Consider a club where this injunction is taken seriously, and applied very early- basically, a woman is obligated to go home with either the first man she shows positive attention or with no one. Then this dramatically raises the bar for flirting, since she needs to be fairly confident the guy she’s interacting with is her best option, but she needs to make that decision at first sight! In a situation where it’s alright to compete at all stages of the process, then moving forward with one person has less opportunity cost, leading to more efficient pairings and means of discovering them.
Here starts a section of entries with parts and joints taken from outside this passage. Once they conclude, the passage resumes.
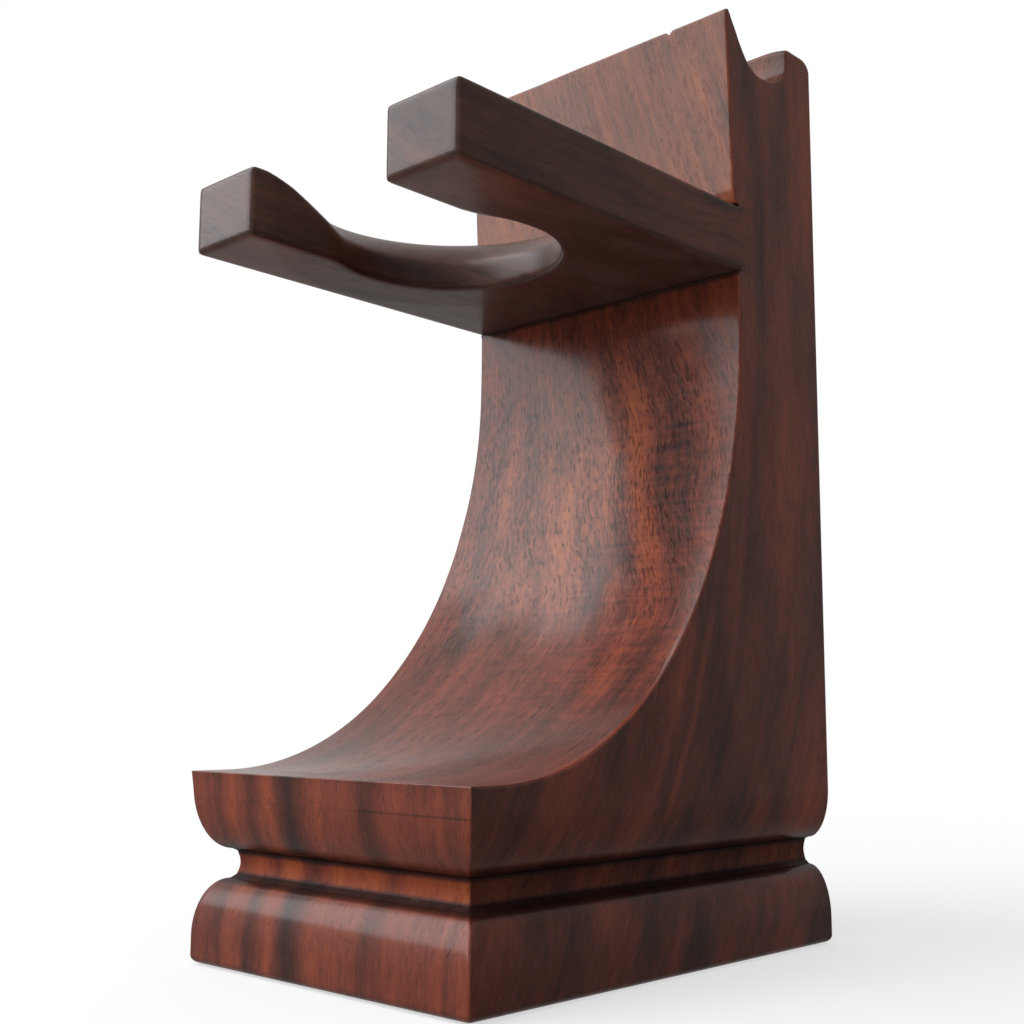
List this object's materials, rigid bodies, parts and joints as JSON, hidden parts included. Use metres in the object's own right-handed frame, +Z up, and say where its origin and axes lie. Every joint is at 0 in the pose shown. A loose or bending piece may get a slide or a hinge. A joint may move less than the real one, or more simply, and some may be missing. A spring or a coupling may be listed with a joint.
{
  "type": "pen and brush stand",
  "caption": "Wooden desk stand with a moulded base, a swept column, a forked bracket that a pen or brush hangs in, and a rest groove across the top.",
  "frame": {"origin": "centre of the overall footprint (fork tips to back face), on the ground under the base", "axes": "+X along the width, -Y towards the front where the fork points, +Z up"},
  "size_m": [0.05, 0.0744, 0.13],
  "materials": {
    "rosewood_block": "dark reddish brown rosewood, satin oil and wax",
    "rosewood_fork": "dark brown rosewood board, satin oil and wax",
    "beech_dowel": "plain dry beech, unfinished"
  },
  "bodies": {
    "root": {"base_column_block": "rosewood_block", "fork_bracket": "rosewood_fork", "dowel_left": "beech_dowel", "dowel_right": "beech_dowel"}
  },
  "joints": []
}
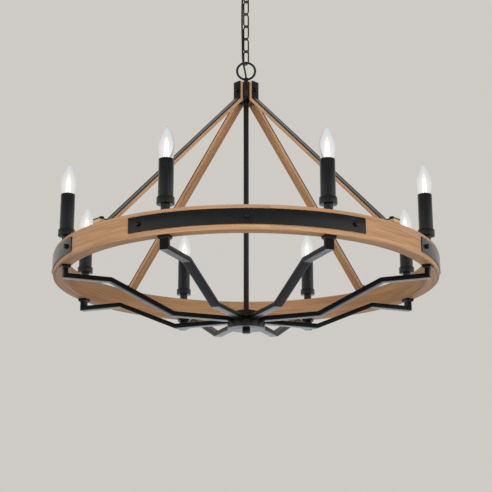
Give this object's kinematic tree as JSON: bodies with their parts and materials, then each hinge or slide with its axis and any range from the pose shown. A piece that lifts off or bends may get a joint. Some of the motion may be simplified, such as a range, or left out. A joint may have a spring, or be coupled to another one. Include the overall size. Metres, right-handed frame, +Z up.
{
  "type": "wagon wheel chandelier",
  "caption": "Round wooden wheel rim with steel straps, hung by sloping arms and a chain, with candle lamps on steel arms that meet at a lower hub.",
  "frame": {"origin": "middle of the crossbar's top face, on the ceiling plane", "axes": "+Z up into the ceiling, +X to the right and -Y towards the picture's viewer; the arms stand at 45 degrees to X and Y"},
  "size_m": [0.9316, 0.9316, 0.9617],
  "materials": {
    "black_steel": "matt powder coat",
    "oak": "matt",
    "zinc_steel": "zinc plated",
    "socket_plastic": "matt",
    "cable_sheath": "matt",
    "bulb_glass": "clear"
  },
  "bodies": {
    "ceiling_mount": {"crossbar": "zinc_steel", "crossbar_nipple": "zinc_steel", "canopy_loop": "black_steel", "supply_cable": "cable_sheath"},
    "canopy": {"canopy": "black_steel"},
    "lock_ring": {"canopy_lock_ring": "black_steel"},
    "link_1": {"chain_link_1": "black_steel"},
    "link_2": {"chain_link_2": "black_steel"},
    "link_3": {"chain_link_3": "black_steel"},
    "link_4": {"chain_link_4": "black_steel"},
    "link_5": {"chain_link_5": "black_steel"},
    "link_6": {"chain_link_6": "black_steel"},
    "wheel": {"hub_loop": "black_steel", "hub_column": "black_steel", "hex_nuts": "black_steel", "stem": "black_steel", "wood_arm_1": "oak", "wood_arm_2": "oak", "wood_arm_3": "oak", "wood_arm_4": "oak", "arm_strap_1": "black_steel", "arm_strap_2": "black_steel", "arm_strap_3": "black_steel", "arm_strap_4": "black_steel", "arm_screws": "black_steel", "foot_screws": "black_steel", "rim_segment_1": "oak", "rim_segment_2": "oak", "rim_segment_3": "oak", "rim_segment_4": "oak", "rim_strap_1": "black_steel", "rim_strap_2": "black_steel", "rim_strap_3": "black_steel", "rim_strap_4": "black_steel", "strap_screws": "black_steel", "lower_hub": "black_steel", "hub_cover": "black_steel", "hub_dome": "black_steel", "finial": "black_steel", "light_arm_1": "black_steel", "light_arm_2": "black_steel", "light_arm_3": "black_steel", "light_arm_4": "black_steel", "light_arm_5": "black_steel", "light_arm_6": "black_steel", "light_arm_7": "black_steel", "light_arm_8": "black_steel", "lamp_nipples": "zinc_steel", "candle_cups": "black_steel", "candle_sleeves": "black_steel", "lamp_sockets": "socket_plastic", "lamp_wires": "cable_sheath"},
    "bulb_1": {"bulb_1": "bulb_glass"},
    "bulb_2": {"bulb_2": "bulb_glass"},
    "bulb_3": {"bulb_3": "bulb_glass"},
    "bulb_4": {"bulb_4": "bulb_glass"},
    "bulb_5": {"bulb_5": "bulb_glass"},
    "bulb_6": {"bulb_6": "bulb_glass"},
    "bulb_7": {"bulb_7": "bulb_glass"},
    "bulb_8": {"bulb_8": "bulb_glass"}
  },
  "joints": [
    {"name": "canopy_drop", "type": "slide", "parent": "ceiling_mount", "child": "canopy", "axis": [0, 0, -1], "range_m": [0, 0.045]},
    {"name": "lock_ring_turn", "type": "hinge", "parent": "canopy", "child": "lock_ring", "pos_m": [0, 0, -0.0323], "axis": [0, 0, 1], "continuous": true},
    {"name": "link_1_swing", "type": "hinge", "parent": "ceiling_mount", "child": "link_1", "pos_m": [0, 0, -0.0663], "axis": [0.7071, -0.7071, 0], "range_deg": [-10, 10], "deforming": ["supply_cable"]},
    {"name": "link_2_swing", "type": "hinge", "parent": "link_1", "child": "link_2", "pos_m": [0, 0, -0.1006], "axis": [0.7071, 0.7071, 0], "range_deg": [-10, 10], "deforming": ["supply_cable"]},
    {"name": "link_3_swing", "type": "hinge", "parent": "link_2", "child": "link_3", "pos_m": [0, 0, -0.1351], "axis": [0.7071, -0.7071, 0], "range_deg": [-10, 10], "deforming": ["supply_cable"]},
    {"name": "link_4_swing", "type": "hinge", "parent": "link_3", "child": "link_4", "pos_m": [0, 0, -0.1696], "axis": [0.7071, 0.7071, 0], "range_deg": [-10, 10], "deforming": ["supply_cable"]},
    {"name": "link_5_swing", "type": "hinge", "parent": "link_4", "child": "link_5", "pos_m": [0, 0, -0.2041], "axis": [0.7071, -0.7071, 0], "range_deg": [-10, 10], "deforming": ["supply_cable"]},
    {"name": "link_6_swing", "type": "hinge", "parent": "link_5", "child": "link_6", "pos_m": [0, 0, -0.2386], "axis": [0.7071, 0.7071, 0], "range_deg": [-10, 10], "deforming": ["supply_cable"]},
    {"name": "wheel_swing", "type": "hinge", "parent": "link_6", "child": "wheel", "pos_m": [0, 0, -0.2731], "axis": [0.7071, -0.7071, 0], "range_deg": [-10, 10], "deforming": ["supply_cable"]},
    {"name": "bulb_1_unscrew", "type": "slide", "parent": "wheel", "child": "bulb_1", "axis": [0, 0, 1], "range_m": [0, 0.024]},
    {"name": "bulb_2_unscrew", "type": "slide", "parent": "wheel", "child": "bulb_2", "axis": [0, 0, 1], "range_m": [0, 0.024]},
    {"name": "bulb_3_unscrew", "type": "slide", "parent": "wheel", "child": "bulb_3", "axis": [0, 0, 1], "range_m": [0, 0.024]},
    {"name": "bulb_4_unscrew", "type": "slide", "parent": "wheel", "child": "bulb_4", "axis": [0, 0, 1], "range_m": [0, 0.024]},
    {"name": "bulb_5_unscrew", "type": "slide", "parent": "wheel", "child": "bulb_5", "axis": [0, 0, 1], "range_m": [0, 0.024]},
    {"name": "bulb_6_unscrew", "type": "slide", "parent": "wheel", "child": "bulb_6", "axis": [0, 0, 1], "range_m": [0, 0.024]},
    {"name": "bulb_7_unscrew", "type": "slide", "parent": "wheel", "child": "bulb_7", "axis": [0, 0, 1], "range_m": [0, 0.024]},
    {"name": "bulb_8_unscrew", "type": "slide", "parent": "wheel", "child": "bulb_8", "axis": [0, 0, 1], "range_m": [0, 0.024]}
  ]
}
Strawman. Consider the solution that actually happens, more or less: people flirt as much as they need to to make a decision, then go home together or move on; you are allowed to engage new people who’ve previously tried flirting with others and had it not work out, but not to start making moves on someone who’s currently still engaged in pair-flirting.
No-one goes home with someone they don’t want to, and many people find partners; most people get to make a reasonable number of attempts, and can flirt more comfortably knowing that for the moment they have their flirtee’s full attention. The end pairings are “less efficient” than in a pure-competition situation, but what does that actually mean? Answer: more lower-status people find pairings (over iterated rounds), rather than all the action going to the top 80% all the time. Given diminishing returns this is probably closer to overall optimal.
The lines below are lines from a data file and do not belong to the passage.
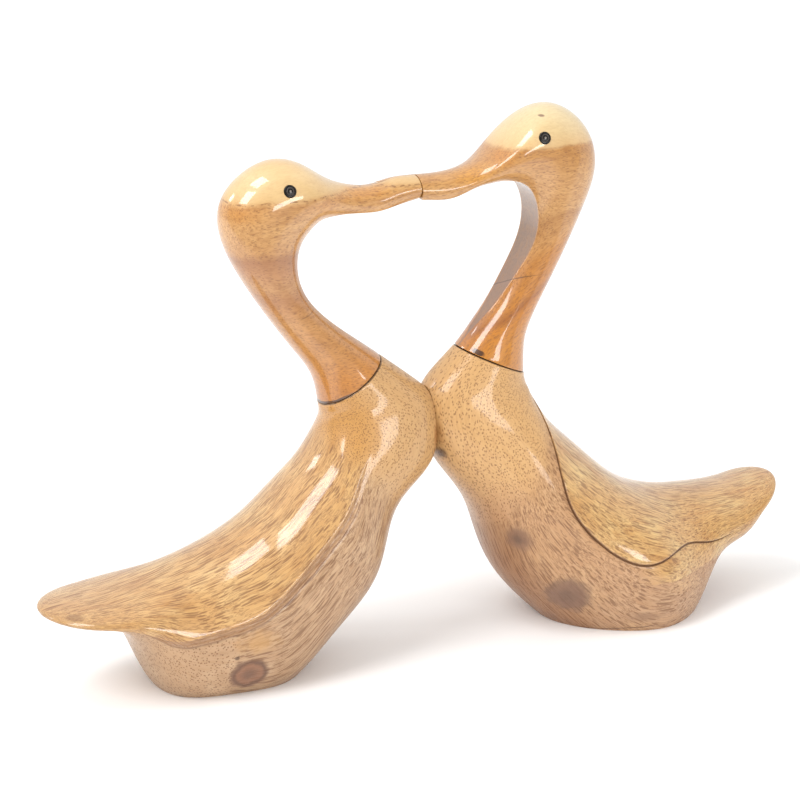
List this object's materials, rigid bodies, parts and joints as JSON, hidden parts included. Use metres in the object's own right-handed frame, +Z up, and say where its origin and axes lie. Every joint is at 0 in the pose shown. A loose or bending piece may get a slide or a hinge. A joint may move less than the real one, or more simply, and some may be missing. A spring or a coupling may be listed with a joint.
{
  "type": "wooden duck pair figurine",
  "caption": "Carved wooden figurine of a pair of ducks leaning breast to breast, bills lapped over a heart-shaped opening, standing on two flat feet.",
  "frame": {"origin": "on the surface it stands on, midway between the two tails and on the middle plane of both ducks", "axes": "+X along the pair from the shorter duck's tail to the taller duck's, +Y away from the side the picture shows, +Z up"},
  "size_m": [0.3685, 0.0902, 0.2466],
  "materials": {
    "body_wood": "lacquered, open-pored fibrous wood",
    "head_wood": "lacquered, fine-grained golden wood",
    "eye_bead": "glossy dark bead"
  },
  "bodies": {
    "root": {"left_body": "body_wood", "left_head": "head_wood", "left_eye_near": "eye_bead", "left_eye_far": "eye_bead", "right_body": "body_wood", "right_head": "head_wood", "right_eye_near": "eye_bead", "right_eye_far": "eye_bead"}
  },
  "joints": []
}
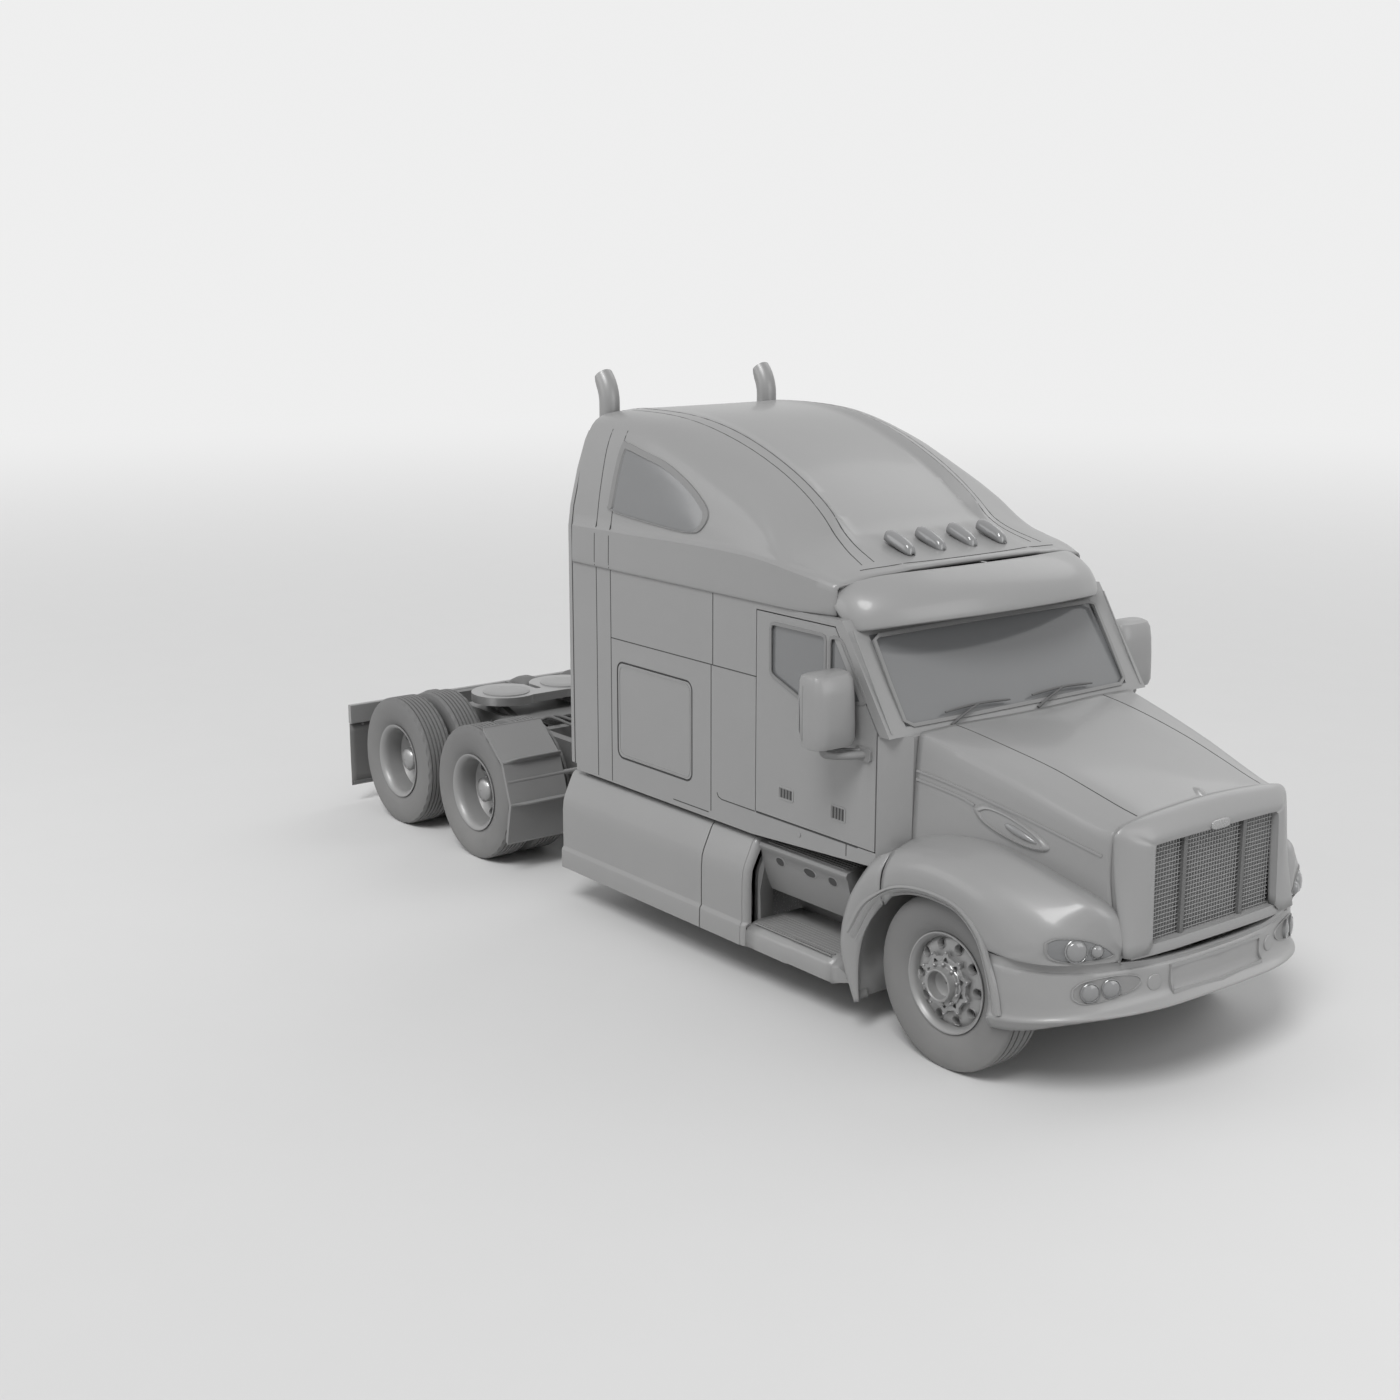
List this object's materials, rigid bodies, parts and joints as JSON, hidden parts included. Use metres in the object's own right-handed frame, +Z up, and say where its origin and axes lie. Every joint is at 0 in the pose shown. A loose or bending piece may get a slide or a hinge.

Ultimately, to the degree that you value their life in comparison to yours.
This is the selfish answer, not the utilitarian answer. (I think the selfish answer is stable.) Note, though, that you have some choice over how much you value their life- someone who strongly values autonomy might decide to get angry at being held hostage to reduce the amount they value the other person, making it easier for them to break up with them.
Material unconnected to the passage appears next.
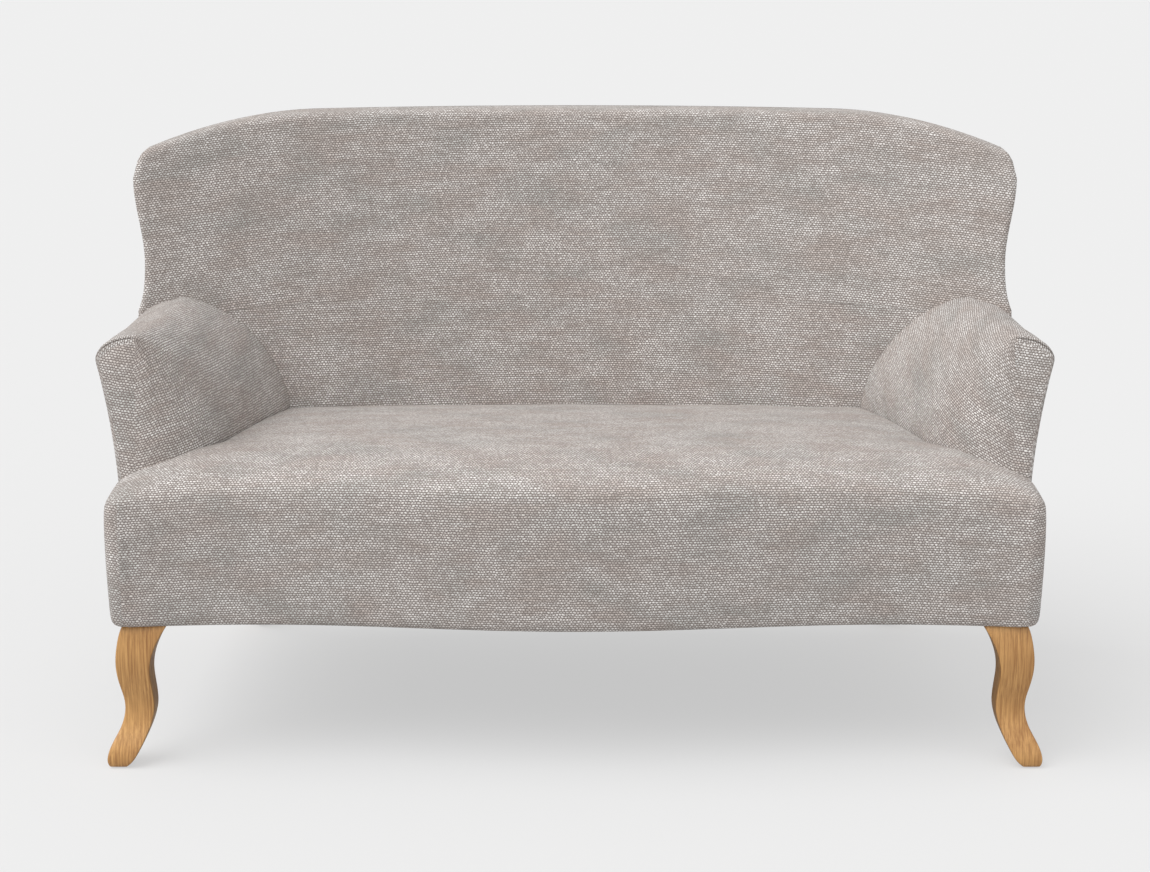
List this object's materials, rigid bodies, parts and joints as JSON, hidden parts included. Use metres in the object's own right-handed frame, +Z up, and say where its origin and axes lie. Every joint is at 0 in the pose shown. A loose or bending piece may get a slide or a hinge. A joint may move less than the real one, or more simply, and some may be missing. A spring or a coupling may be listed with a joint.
{
  "type": "high back settee",
  "caption": "Upholstered high back settee with a curved raked back, flared arms, a bowed sprung seat and shaped oak legs on foot glides.",
  "frame": {"origin": "on the floor, under the middle of the settee's overall box", "axes": "+Z up, -Y out of the front, +X to the right as seen from the front"},
  "size_m": [1.412, 0.77, 0.903],
  "materials": {
    "cover_fabric": "matt chunky basket weave",
    "foam": "open cell foam",
    "felt": "needled felt",
    "lining": "plain woven cotton",
    "webbing": "woven jute",
    "dust_cloth": "thin pressed cloth",
    "beech": "planed",
    "oak": "clear satin lacquer",
    "steel": "drawn wire",
    "nylon": "moulded"
  },
  "bodies": {
    "root": {"arm_cover_left": "cover_fabric", "arm_cover_right": "cover_fabric", "arm_foam_left": "foam", "arm_foam_right": "foam", "arm_lining_left": "lining", "arm_lining_right": "lining", "arm_lower_rail_left": "beech", "arm_lower_rail_right": "beech", "arm_post_left": "beech", "arm_post_right": "beech", "arm_top_rail_left": "beech", "arm_top_rail_right": "beech", "back_centre_stile": "beech", "back_foam": "foam", "back_lining": "lining", "back_lower_rail": "beech", "back_post_left": "beech", "back_post_right": "beech", "back_rail": "beech", "back_top_rail": "beech", "back_webbing": "webbing", "border_padding": "foam", "dust_cover": "dust_cloth", "front_foot_glide_left": "nylon", "front_foot_glide_right": "nylon", "front_leg_block_left": "beech", "front_leg_block_right": "beech", "front_leg_bolt_left": "steel", "front_leg_bolt_right": "steel", "front_leg_left": "oak", "front_leg_right": "oak", "front_rail": "beech", "inside_back_cover": "cover_fabric", "outside_arm_panel_left": "cover_fabric", "outside_arm_panel_right": "cover_fabric", "outside_back_cover": "cover_fabric", "rear_foot_glide_left": "nylon", "rear_foot_glide_right": "nylon", "rear_leg_block_left": "beech", "rear_leg_block_right": "beech", "rear_leg_bolt_left": "steel", "rear_leg_bolt_right": "steel", "rear_leg_left": "oak", "rear_leg_right": "oak", "seat_centre_rail": "beech", "seat_cover": "cover_fabric", "seat_foam": "foam", "seat_spring_1": "steel", "seat_spring_2": "steel", "seat_spring_3": "steel", "seat_spring_4": "steel", "seat_spring_5": "steel", "seat_spring_6": "steel", "side_rail_left": "beech", "side_rail_right": "beech", "spring_clip_strip_back": "steel", "spring_clip_strip_front": "steel", "spring_pad": "felt"}
  },
  "joints": []
}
But if you’re less happy in your relationship than your long-term background level, the correct move is to break up now, even though that will push you both even lower in the short term.
Why doesn’t the long-term background level depend on the other relationship options you have? As you say later, the correct comparison is not singledom!
It does depend on your other options, but people are very bad at estimating the value of their other options. They idealize potential partners they don’t know well, they overestimate others’ interest in them (“She looked at me for slightly longer than she looked at him! That must mean something!”), and so on. An “outside view” estimate based on either (a) what it was like to be single or (b) your previous long-term background including past relationships is less vulnerable to bias, and likely to be more accurate.
Breaking up in order to enter a different relationship is also socially undesirable. For instance, people will see the new partner as having “broken up” your old relationship (noted upthread to be a dick move), which will damage their social status.
I don’t think that’s the scenario we’re talking about here. Breaking up because you found someone better is (in observed folk morality) a dick move. But if you’re less happy in your relationship than your long-term background level, the correct move is to break up now, even though that will push you both even lower in the short term.
That does still leave the question of what you should do in a relationship where you’re mildly less happy than background (and note that long-term background is the correct comparison, not singledom) but your partner is substantially happier (and a future partner of you would not be so happy). The cheap answer is that empirically this seems vanishingly rare; if one partner is unhappy in a relationship, the other tends to also be, or at least to become so pretty soon.
But yes, you can in theory reach situations where you’re obliged to reduce your own happiness for the sake of others. The moral obligation of westerners to give up almost all their wealth and donate it to charity is perhaps a simpler and clearer example.
Ultimately, to the degree that you value their life in comparison to yours.
Strawman. Consider the solution that actually happens, more or less: people flirt as much as they need to to make a decision, then go home together or move on; you are allowed to engage new people who’ve previously tried flirting with others and had it not work out, but not to start making moves on someone who’s currently still engaged in pair-flirting.
No-one goes home with someone they don’t want to, and many people find partners; most people get to make a reasonable number of attempts, and can flirt more comfortably knowing that for the moment they have their flirtee’s full attention. The end pairings are “less efficient” than in a pure-competition situation, but what does that actually mean? Answer: more lower-status people find pairings (over iterated rounds), rather than all the action going to the top 80% all the time. Given diminishing returns this is probably closer to overall optimal.
This is the selfish answer, not the utilitarian answer. (I think the selfish answer is stable.) Note, though, that you have some choice over how much you value their life- someone who strongly values autonomy might decide to get angry at being held hostage to reduce the amount they value the other person, making it easier for them to break up with them.
Why doesn’t the long-term background level depend on the other relationship options you have? As you say later, the correct comparison is not singledom!
It does depend on your other options, but people are very bad at estimating the value of their other options. They idealize potential partners they don’t know well, they overestimate others’ interest in them (“She looked at me for slightly longer than she looked at him! That must mean something!”), and so on. An “outside view” estimate based on either (a) what it was like to be single or (b) your previous long-term background including past relationships is less vulnerable to bias, and likely to be more accurate.
Breaking up in order to enter a different relationship is also socially undesirable. For instance, people will see the new partner as having “broken up” your old relationship (noted upthread to be a dick move), which will damage their social status.